Write out the listing in full, matching it word for word.

#### [COLLECTED DATA]
====================
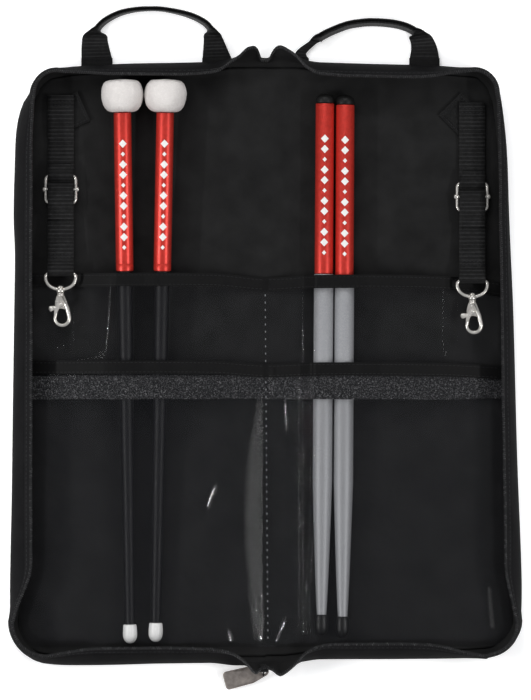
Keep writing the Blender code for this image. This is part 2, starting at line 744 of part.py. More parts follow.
def stick(name, ends):
    """A hard stick: domed butt cap, anodised grip, alloy shaft with a long taper, and nylon tip."""
    cap_r, cap_l = STICK_CAP
    tip_r, tip_l = STICK_TIP
    at, length = stick_frame(ends, STICK_SHAFT[0], STICK_SHAFT[0])
    turned(f"{name}_tip", round_tip(tip_r, tip_l, STICK_SHAFT[1]), "black_nylon", at, 12)
    grip_r, grip_l = STICK_GRIP
    cap_start = length - cap_l
    grip_start = cap_start - grip_l
    shaft = [(STICK_SHAFT[1], tip_l + GAP), (STICK_SHAFT[0], tip_l + STICK_TAPER)]
    shaft.append((STICK_SHAFT[0], grip_start - GAP))
    turned(f"{name}_shaft", shaft, "silver_shaft", at, 14)
    turned(f"{name}_grip", [(grip_r, grip_start), (grip_r, cap_start - GAP)], "red_anodised", at, 16)
    dome = [(cap_r, cap_start), (cap_r, cap_start + cap_l * 0.35)]
    for a in (30, 60):
        turn = math.radians(a)
        dome.append((cap_r * math.cos(turn), cap_start + cap_l * (0.35 + 0.65 * math.sin(turn))))
    turned(f"{name}_cap", [*dome, (0, length)], "black_nylon", at, 16)


def zip_slider_and_pull():
    """The zip's slider on the outside of the end wall, and the flat pull that swings on its post."""
    x, y = PULL_PIVOT
    at = Matrix.Translation((x, y, 0))
    width, depth = ZIP_SLIDER
    outline = round_frame(width, depth, 0.0018)
    slider = plate("zip_slider_body", [outline], ZIP_SLIDER_Z, "black_nylon", at)
    foot_r, foot_z = POST_FOOT
    post_top = (0, 0, ZIP_SLIDER_Z[0] + 0.001)
    post = rod("zip_post", (0, 0, foot_z), post_top, PULL_POST, "black_nylon", at, 12)
    foot = rod("zip_post_foot", (0, 0, foot_z), (0, 0, PULL_Z[0] - GAP), foot_r, "black_nylon", at, 12)
    join(as_mesh(slider), post, foot)
    eye_r, boss_r = PULL_EYE
    half = PULL_WIDTH / 2
    round_end = 0.0028
    pull = arc((0, 0), boss_r, 270, 90, 10)
    pull += [(0.0110, half)]
    pull += arc((PULL_LENGTH - round_end, half - round_end), round_end, 90, 0, 4)
    pull += arc((PULL_LENGTH - round_end, -half + round_end), round_end, 0, -90, 4)
    pull += [(0.0110, -half)]
    turn = at @ Matrix.Rotation(PULL_TURN, 4, "Z")
    plate("zip_pull_tab", [pull[::-1], circle((0, 0), eye_r, 14)], PULL_Z, "gunmetal", turn)


def main():
    clear_scene()
    spine_panels()
    end_wall("spine_top_end_wall", 1, TOP_EARS)
    end_wall("spine_bottom_end_wall", -1, BOTTOM_EARS)
    spine_pockets()
    zip_slider_and_pull()
    for name, side in SIDES.items():
        half_panels(name, side)
        wall(name, side)
        half_pockets(name, side)
        handle(name, side, HANDLES[name])
        shape = STRAPS[name]
        strap_anchor(name, side, shape)
        at = strap_frame(shape, side)
        strap(name, at)
        strap_slider(name, at)
        swivel = hook_ring(name, at)
        hook(name, Matrix.Translation((swivel.x, swivel.y, HOOK_Z)))
    for i, ends in enumerate(MALLETS, 1):
        mallet(f"mallet_{i}", ends)
    for i, ends in enumerate(STICKS, 1):
        stick(f"stick_{i}", ends)


main()
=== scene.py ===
"""The looks of a drum stick bag that lies open like a book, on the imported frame.

Metres, +Z up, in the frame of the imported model. Plan places are (u, y), where u is the distance out from
the middle of the spine and side is -1 on the left half and 1 on the right half.
"""

import math

import bmesh
import bpy
from mathutils import Matrix, Vector, noise


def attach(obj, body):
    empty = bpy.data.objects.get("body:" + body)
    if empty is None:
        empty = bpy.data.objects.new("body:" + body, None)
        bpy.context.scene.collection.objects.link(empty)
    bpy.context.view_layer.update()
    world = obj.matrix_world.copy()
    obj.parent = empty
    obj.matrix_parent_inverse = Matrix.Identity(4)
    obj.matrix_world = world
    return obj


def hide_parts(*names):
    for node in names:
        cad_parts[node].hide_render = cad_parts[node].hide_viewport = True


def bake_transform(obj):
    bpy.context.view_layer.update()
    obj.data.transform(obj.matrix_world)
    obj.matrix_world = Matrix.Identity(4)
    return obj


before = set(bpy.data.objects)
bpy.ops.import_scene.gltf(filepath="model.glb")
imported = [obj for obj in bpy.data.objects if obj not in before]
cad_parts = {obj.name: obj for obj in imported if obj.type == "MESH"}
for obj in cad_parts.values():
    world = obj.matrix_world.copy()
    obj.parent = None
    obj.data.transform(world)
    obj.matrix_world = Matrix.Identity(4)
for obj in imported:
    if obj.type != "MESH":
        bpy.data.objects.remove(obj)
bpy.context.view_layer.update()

UP = Vector((0, 0, 1))
SIDES = {"left": -1, "right": 1}

# The halves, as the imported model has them.
HINGE_U = 0.026
HALF_U = 0.1883
HALF_TAPER = 0.0325
HALF_Y = 0.2265
SPINE_END_Y = 0.2285
TOP_CORNER = 0.024
BOTTOM_CORNER = 0.030
LINING_TOP = 0.0049

# The zip's line, as how far in from the half's edge it runs: (u, inset) along the two ends.
ZIP_TOP = {
    "left": (
        (0.0, -0.0003), (0.0030, -0.0005), (0.0040, -0.0026), (0.0054, -0.0068), (0.0068, -0.0091),
        (0.0088, -0.0099), (0.0110, -0.0096), (0.0144, -0.0083), (0.0191, -0.0036), (0.0268, 0.0019),
        (0.0345, 0.0072), (0.0450, 0.0092), (0.0645, 0.0102), (0.1200, 0.0098), (0.1400, 0.0086),
        (0.1570, 0.0082),
    ),
    "right": (
        (0.0, -0.0003), (0.0024, -0.0004), (0.0034, -0.0026), (0.0050, -0.0058), (0.0070, -0.0085),
        (0.0095, -0.0101), (0.0120, -0.0101), (0.0153, -0.0087), (0.0233, -0.0032), (0.0300, 0.0041),
        (0.0386, 0.0092), (0.0500, 0.0104), (0.0630, 0.0115), (0.1166, 0.0121), (0.1400, 0.0092),
        (0.1560, 0.0074),
    ),
}
ZIP_BOTTOM = {
    "left": (
        (0.0, -0.0030), (0.0036, -0.0042), (0.0064, -0.0068), (0.0100, -0.0052), (0.0147, 0.0005),
        (0.0253, 0.0075), (0.0450, 0.0108), (0.1250, 0.0112), (0.1500, 0.0080), (0.1660, 0.0055),
    ),
    "right": (
        (0.0, -0.0030), (0.0049, -0.0045), (0.0106, -0.0083), (0.0147, -0.0068), (0.0230, 0.0000),
        (0.0313, 0.0085), (0.0500, 0.0140), (0.1250, 0.0138), (0.1500, 0.0085), (0.1660, 0.0055),
    ),
}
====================
#### [COMPLETE OUTPUT]
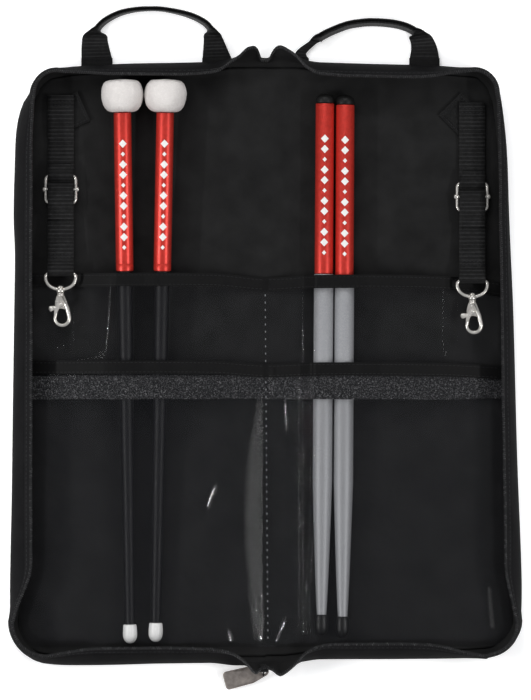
Keep writing the Blender code for this image. This is part 2, starting at line 744 of part.py. More parts follow.
def stick(name, ends):
    """A hard stick: domed butt cap, anodised grip, alloy shaft with a long taper, and nylon tip."""
    cap_r, cap_l = STICK_CAP
    tip_r, tip_l = STICK_TIP
    at, length = stick_frame(ends, STICK_SHAFT[0], STICK_SHAFT[0])
    turned(f"{name}_tip", round_tip(tip_r, tip_l, STICK_SHAFT[1]), "black_nylon", at, 12)
    grip_r, grip_l = STICK_GRIP
    cap_start = length - cap_l
    grip_start = cap_start - grip_l
    shaft = [(STICK_SHAFT[1], tip_l + GAP), (STICK_SHAFT[0], tip_l + STICK_TAPER)]
    shaft.append((STICK_SHAFT[0], grip_start - GAP))
    turned(f"{name}_shaft", shaft, "silver_shaft", at, 14)
    turned(f"{name}_grip", [(grip_r, grip_start), (grip_r, cap_start - GAP)], "red_anodised", at, 16)
    dome = [(cap_r, cap_start), (cap_r, cap_start + cap_l * 0.35)]
    for a in (30, 60):
        turn = math.radians(a)
        dome.append((cap_r * math.cos(turn), cap_start + cap_l * (0.35 + 0.65 * math.sin(turn))))
    turned(f"{name}_cap", [*dome, (0, length)], "black_nylon", at, 16)


def zip_slider_and_pull():
    """The zip's slider on the outside of the end wall, and the flat pull that swings on its post."""
    x, y = PULL_PIVOT
    at = Matrix.Translation((x, y, 0))
    width, depth = ZIP_SLIDER
    outline = round_frame(width, depth, 0.0018)
    slider = plate("zip_slider_body", [outline], ZIP_SLIDER_Z, "black_nylon", at)
    foot_r, foot_z = POST_FOOT
    post_top = (0, 0, ZIP_SLIDER_Z[0] + 0.001)
    post = rod("zip_post", (0, 0, foot_z), post_top, PULL_POST, "black_nylon", at, 12)
    foot = rod("zip_post_foot", (0, 0, foot_z), (0, 0, PULL_Z[0] - GAP), foot_r, "black_nylon", at, 12)
    join(as_mesh(slider), post, foot)
    eye_r, boss_r = PULL_EYE
    half = PULL_WIDTH / 2
    round_end = 0.0028
    pull = arc((0, 0), boss_r, 270, 90, 10)
    pull += [(0.0110, half)]
    pull += arc((PULL_LENGTH - round_end, half - round_end), round_end, 90, 0, 4)
    pull += arc((PULL_LENGTH - round_end, -half + round_end), round_end, 0, -90, 4)
    pull += [(0.0110, -half)]
    turn = at @ Matrix.Rotation(PULL_TURN, 4, "Z")
    plate("zip_pull_tab", [pull[::-1], circle((0, 0), eye_r, 14)], PULL_Z, "gunmetal", turn)


def main():
    clear_scene()
    spine_panels()
    end_wall("spine_top_end_wall", 1, TOP_EARS)
    end_wall("spine_bottom_end_wall", -1, BOTTOM_EARS)
    spine_pockets()
    zip_slider_and_pull()
    for name, side in SIDES.items():
        half_panels(name, side)
        wall(name, side)
        half_pockets(name, side)
        handle(name, side, HANDLES[name])
        shape = STRAPS[name]
        strap_anchor(name, side, shape)
        at = strap_frame(shape, side)
        strap(name, at)
        strap_slider(name, at)
        swivel = hook_ring(name, at)
        hook(name, Matrix.Translation((swivel.x, swivel.y, HOOK_Z)))
    for i, ends in enumerate(MALLETS, 1):
        mallet(f"mallet_{i}", ends)
    for i, ends in enumerate(STICKS, 1):
        stick(f"stick_{i}", ends)


main()
=== scene.py ===
"""The looks of a drum stick bag that lies open like a book, on the imported frame.

Metres, +Z up, in the frame of the imported model. Plan places are (u, y), where u is the distance out from
the middle of the spine and side is -1 on the left half and 1 on the right half.
"""

import math

import bmesh
import bpy
from mathutils import Matrix, Vector, noise


def attach(obj, body):
    empty = bpy.data.objects.get("body:" + body)
    if empty is None:
        empty = bpy.data.objects.new("body:" + body, None)
        bpy.context.scene.collection.objects.link(empty)
    bpy.context.view_layer.update()
    world = obj.matrix_world.copy()
    obj.parent = empty
    obj.matrix_parent_inverse = Matrix.Identity(4)
    obj.matrix_world = world
    return obj


def hide_parts(*names):
    for node in names:
        cad_parts[node].hide_render = cad_parts[node].hide_viewport = True


def bake_transform(obj):
    bpy.context.view_layer.update()
    obj.data.transform(obj.matrix_world)
    obj.matrix_world = Matrix.Identity(4)
    return obj


before = set(bpy.data.objects)
bpy.ops.import_scene.gltf(filepath="model.glb")
imported = [obj for obj in bpy.data.objects if obj not in before]
cad_parts = {obj.name: obj for obj in imported if obj.type == "MESH"}
for obj in cad_parts.values():
    world = obj.matrix_world.copy()
    obj.parent = None
    obj.data.transform(world)
    obj.matrix_world = Matrix.Identity(4)
for obj in imported:
    if obj.type != "MESH":
        bpy.data.objects.remove(obj)
bpy.context.view_layer.update()

UP = Vector((0, 0, 1))
SIDES = {"left": -1, "right": 1}

# The halves, as the imported model has them.
HINGE_U = 0.026
HALF_U = 0.1883
HALF_TAPER = 0.0325
HALF_Y = 0.2265
SPINE_END_Y = 0.2285
TOP_CORNER = 0.024
BOTTOM_CORNER = 0.030
LINING_TOP = 0.0049

# The zip's line, as how far in from the half's edge it runs: (u, inset) along the two ends.
ZIP_TOP = {
    "left": (
        (0.0, -0.0003), (0.0030, -0.0005), (0.0040, -0.0026), (0.0054, -0.0068), (0.0068, -0.0091),
        (0.0088, -0.0099), (0.0110, -0.0096), (0.0144, -0.0083), (0.0191, -0.0036), (0.0268, 0.0019),
        (0.0345, 0.0072), (0.0450, 0.0092), (0.0645, 0.0102), (0.1200, 0.0098), (0.1400, 0.0086),
        (0.1570, 0.0082),
    ),
    "right": (
        (0.0, -0.0003), (0.0024, -0.0004), (0.0034, -0.0026), (0.0050, -0.0058), (0.0070, -0.0085),
        (0.0095, -0.0101), (0.0120, -0.0101), (0.0153, -0.0087), (0.0233, -0.0032), (0.0300, 0.0041),
        (0.0386, 0.0092), (0.0500, 0.0104), (0.0630, 0.0115), (0.1166, 0.0121), (0.1400, 0.0092),
        (0.1560, 0.0074),
    ),
}
ZIP_BOTTOM = {
    "left": (
        (0.0, -0.0030), (0.0036, -0.0042), (0.0064, -0.0068), (0.0100, -0.0052), (0.0147, 0.0005),
        (0.0253, 0.0075), (0.0450, 0.0108), (0.1250, 0.0112), (0.1500, 0.0080), (0.1660, 0.0055),
    ),
    "right": (
        (0.0, -0.0030), (0.0049, -0.0045), (0.0106, -0.0083), (0.0147, -0.0068), (0.0230, 0.0000),
        (0.0313, 0.0085), (0.0500, 0.0140), (0.1250, 0.0138), (0.1500, 0.0085), (0.1660, 0.0055),
    ),
}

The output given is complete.